● Data block

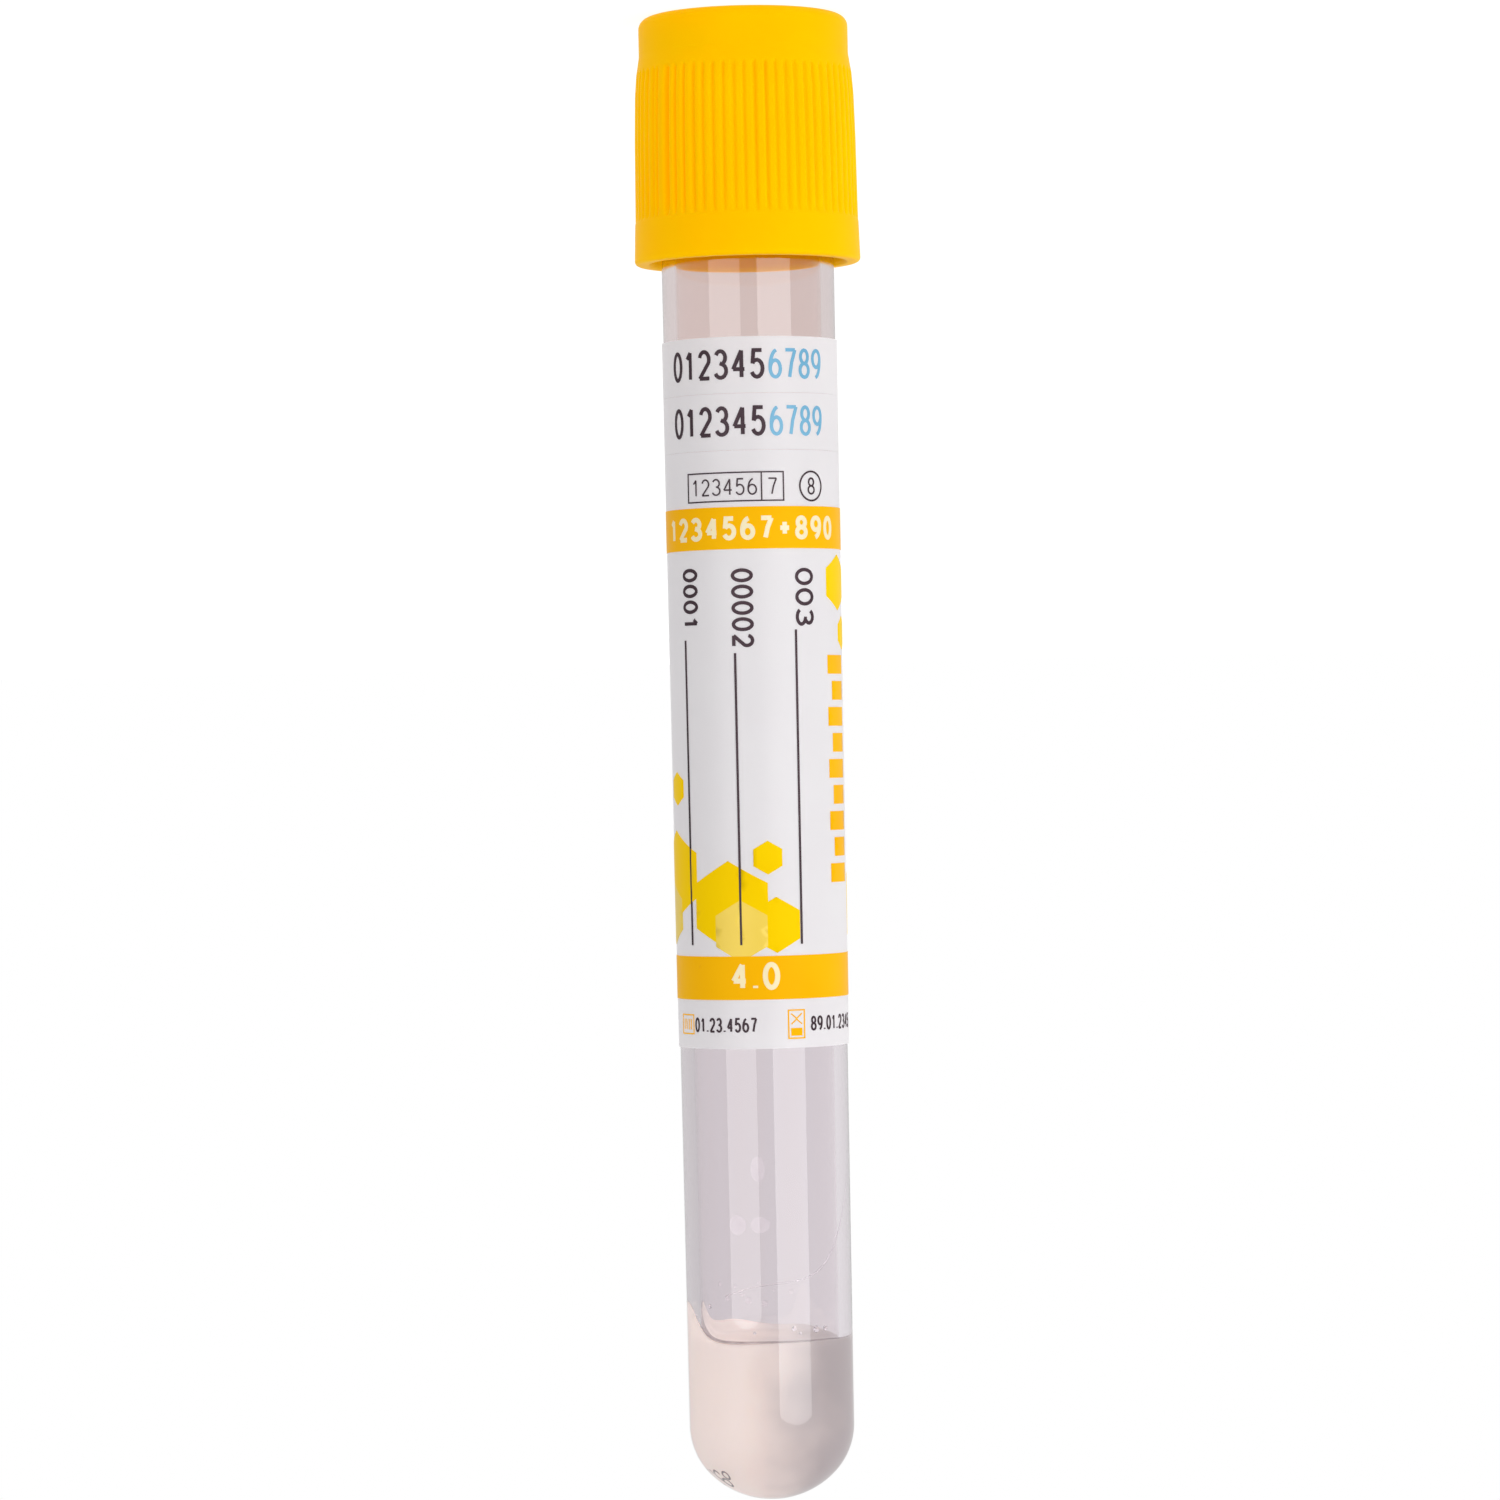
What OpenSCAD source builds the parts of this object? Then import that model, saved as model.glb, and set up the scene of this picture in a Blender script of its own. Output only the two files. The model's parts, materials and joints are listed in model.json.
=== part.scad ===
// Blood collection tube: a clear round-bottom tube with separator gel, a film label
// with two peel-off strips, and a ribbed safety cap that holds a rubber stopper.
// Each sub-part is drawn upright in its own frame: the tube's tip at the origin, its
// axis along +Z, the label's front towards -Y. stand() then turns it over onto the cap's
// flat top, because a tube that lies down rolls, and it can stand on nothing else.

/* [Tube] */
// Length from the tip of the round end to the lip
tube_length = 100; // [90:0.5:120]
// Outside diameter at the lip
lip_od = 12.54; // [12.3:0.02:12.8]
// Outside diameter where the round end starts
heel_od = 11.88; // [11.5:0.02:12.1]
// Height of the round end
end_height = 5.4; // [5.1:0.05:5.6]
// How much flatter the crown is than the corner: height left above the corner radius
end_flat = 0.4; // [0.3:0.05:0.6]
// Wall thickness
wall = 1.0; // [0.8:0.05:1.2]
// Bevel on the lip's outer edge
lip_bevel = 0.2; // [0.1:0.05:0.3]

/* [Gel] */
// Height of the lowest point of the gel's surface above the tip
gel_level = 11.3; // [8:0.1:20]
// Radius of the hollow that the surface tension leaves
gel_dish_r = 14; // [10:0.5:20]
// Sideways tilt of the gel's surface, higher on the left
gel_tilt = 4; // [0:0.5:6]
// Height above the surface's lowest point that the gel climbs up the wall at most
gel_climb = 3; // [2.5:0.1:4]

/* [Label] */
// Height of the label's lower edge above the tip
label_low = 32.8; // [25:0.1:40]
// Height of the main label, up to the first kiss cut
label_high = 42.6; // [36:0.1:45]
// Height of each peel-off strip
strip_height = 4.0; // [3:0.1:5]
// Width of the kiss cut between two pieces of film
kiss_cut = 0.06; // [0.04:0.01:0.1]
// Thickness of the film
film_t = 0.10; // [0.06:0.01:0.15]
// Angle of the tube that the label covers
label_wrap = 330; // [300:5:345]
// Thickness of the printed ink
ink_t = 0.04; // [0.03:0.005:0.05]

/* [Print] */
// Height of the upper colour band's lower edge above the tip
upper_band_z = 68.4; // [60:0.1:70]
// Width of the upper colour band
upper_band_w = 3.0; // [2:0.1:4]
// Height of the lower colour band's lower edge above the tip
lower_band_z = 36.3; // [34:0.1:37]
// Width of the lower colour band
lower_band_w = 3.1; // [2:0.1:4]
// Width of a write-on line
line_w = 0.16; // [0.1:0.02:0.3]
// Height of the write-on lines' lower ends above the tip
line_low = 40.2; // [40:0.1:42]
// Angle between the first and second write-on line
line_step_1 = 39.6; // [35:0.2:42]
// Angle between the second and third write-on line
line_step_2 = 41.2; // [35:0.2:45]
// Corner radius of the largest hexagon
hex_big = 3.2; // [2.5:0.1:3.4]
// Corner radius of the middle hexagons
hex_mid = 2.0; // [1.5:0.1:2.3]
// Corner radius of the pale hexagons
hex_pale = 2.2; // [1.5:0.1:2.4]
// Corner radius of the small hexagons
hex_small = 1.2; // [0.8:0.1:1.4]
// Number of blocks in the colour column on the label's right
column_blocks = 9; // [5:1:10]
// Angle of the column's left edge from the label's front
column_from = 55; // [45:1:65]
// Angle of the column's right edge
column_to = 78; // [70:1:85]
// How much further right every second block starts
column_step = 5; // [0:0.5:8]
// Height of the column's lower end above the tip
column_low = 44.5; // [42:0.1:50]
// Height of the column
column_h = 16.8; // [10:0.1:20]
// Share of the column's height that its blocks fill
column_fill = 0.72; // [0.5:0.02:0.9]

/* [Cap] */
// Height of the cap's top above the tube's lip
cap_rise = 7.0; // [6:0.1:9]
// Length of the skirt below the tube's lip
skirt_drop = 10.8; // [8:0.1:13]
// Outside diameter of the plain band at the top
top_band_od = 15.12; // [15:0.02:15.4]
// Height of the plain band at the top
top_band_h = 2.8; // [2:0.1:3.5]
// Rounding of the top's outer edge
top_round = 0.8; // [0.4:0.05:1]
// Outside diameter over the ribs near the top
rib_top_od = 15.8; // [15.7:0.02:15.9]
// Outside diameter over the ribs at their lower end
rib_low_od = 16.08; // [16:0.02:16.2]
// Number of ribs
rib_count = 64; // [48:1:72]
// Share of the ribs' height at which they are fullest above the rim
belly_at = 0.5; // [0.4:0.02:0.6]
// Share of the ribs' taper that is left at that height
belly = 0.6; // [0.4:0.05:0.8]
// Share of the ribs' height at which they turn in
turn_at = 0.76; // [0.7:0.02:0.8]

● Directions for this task
Exactly repeat the lines running from the top of the listing to the line bearing "on nothing else.", both of those lines included, and only them.

● The solution
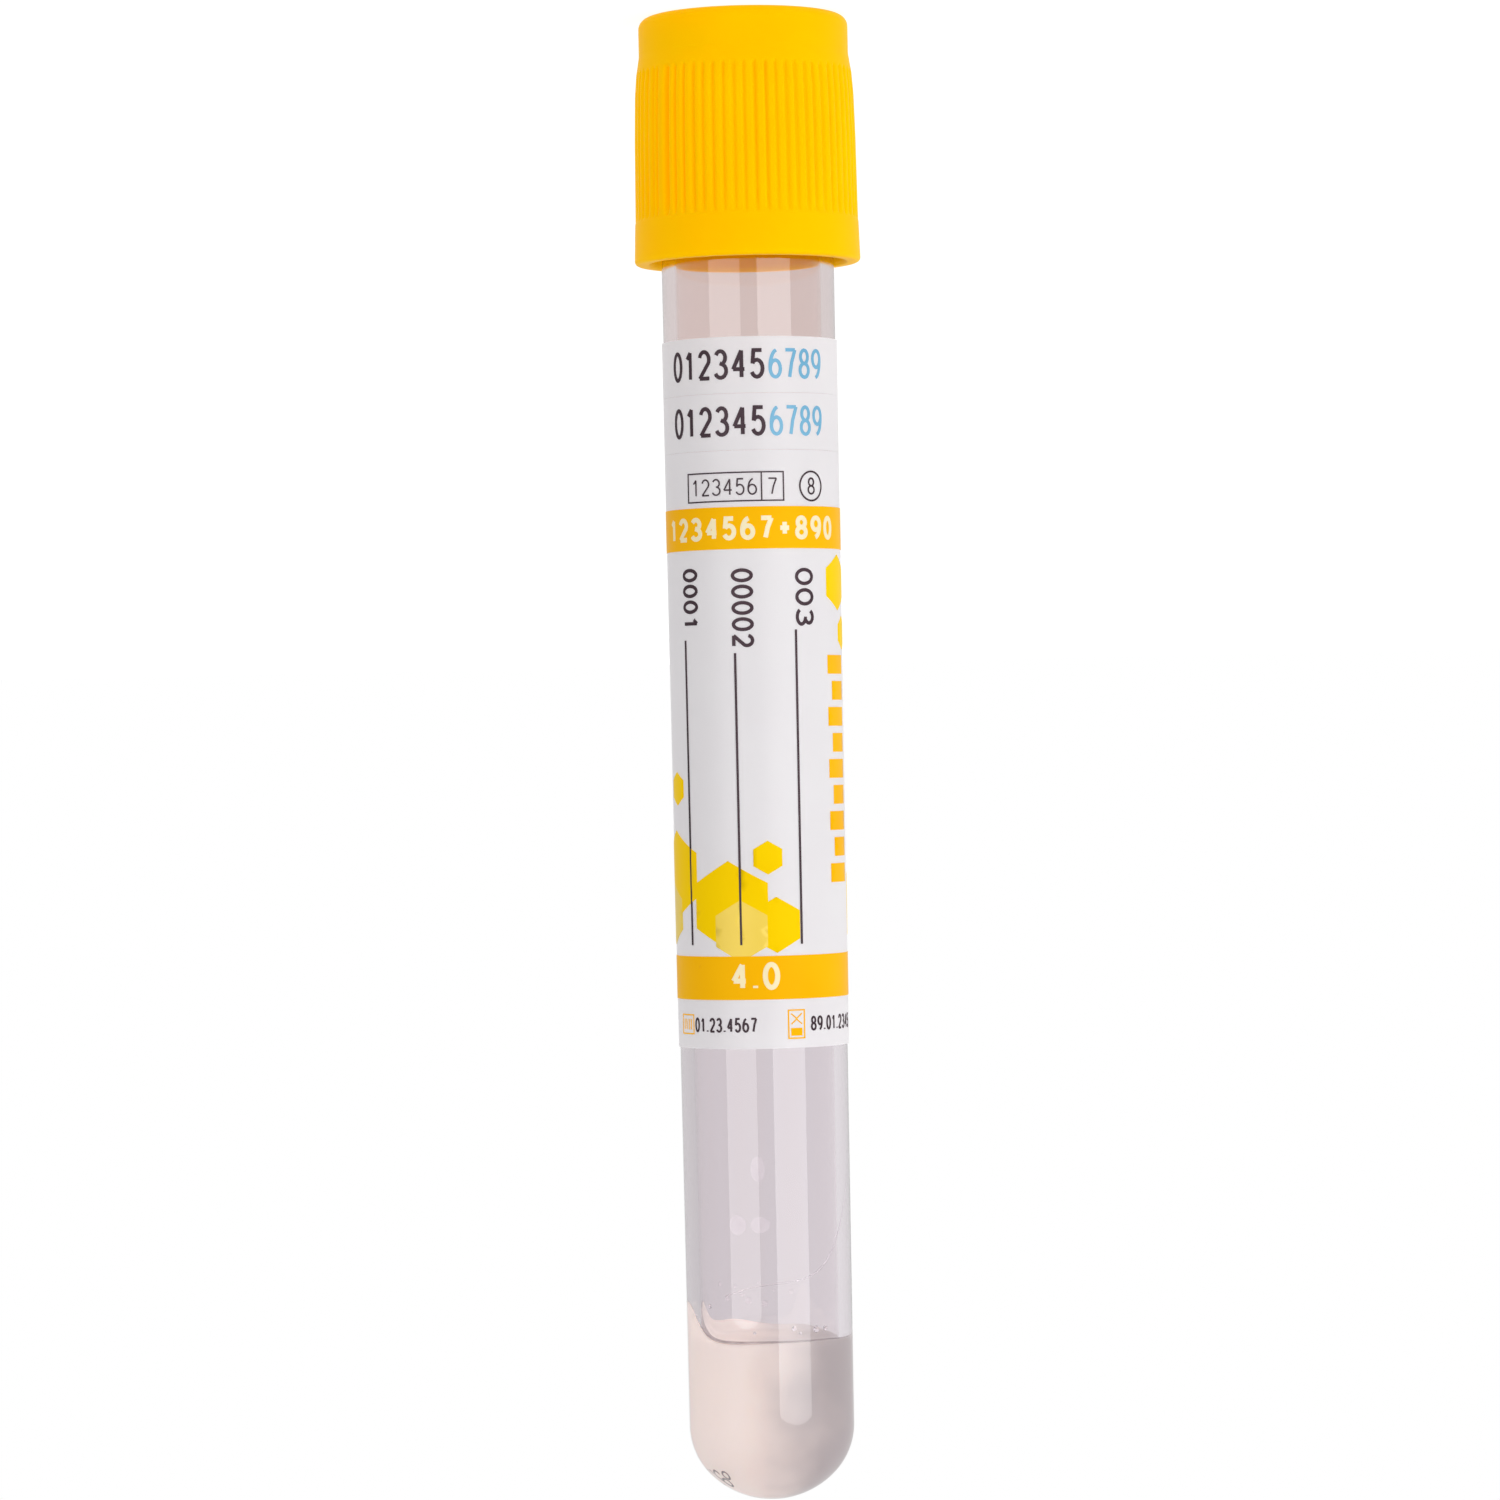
What OpenSCAD source builds the parts of this object? Then import that model, saved as model.glb, and set up the scene of this picture in a Blender script of its own. Output only the two files. The model's parts, materials and joints are listed in model.json.
=== part.scad ===
// Blood collection tube: a clear round-bottom tube with separator gel, a film label
// with two peel-off strips, and a ribbed safety cap that holds a rubber stopper.
// Each sub-part is drawn upright in its own frame: the tube's tip at the origin, its
// axis along +Z, the label's front towards -Y. stand() then turns it over onto the cap's
// flat top, because a tube that lies down rolls, and it can stand on nothing else.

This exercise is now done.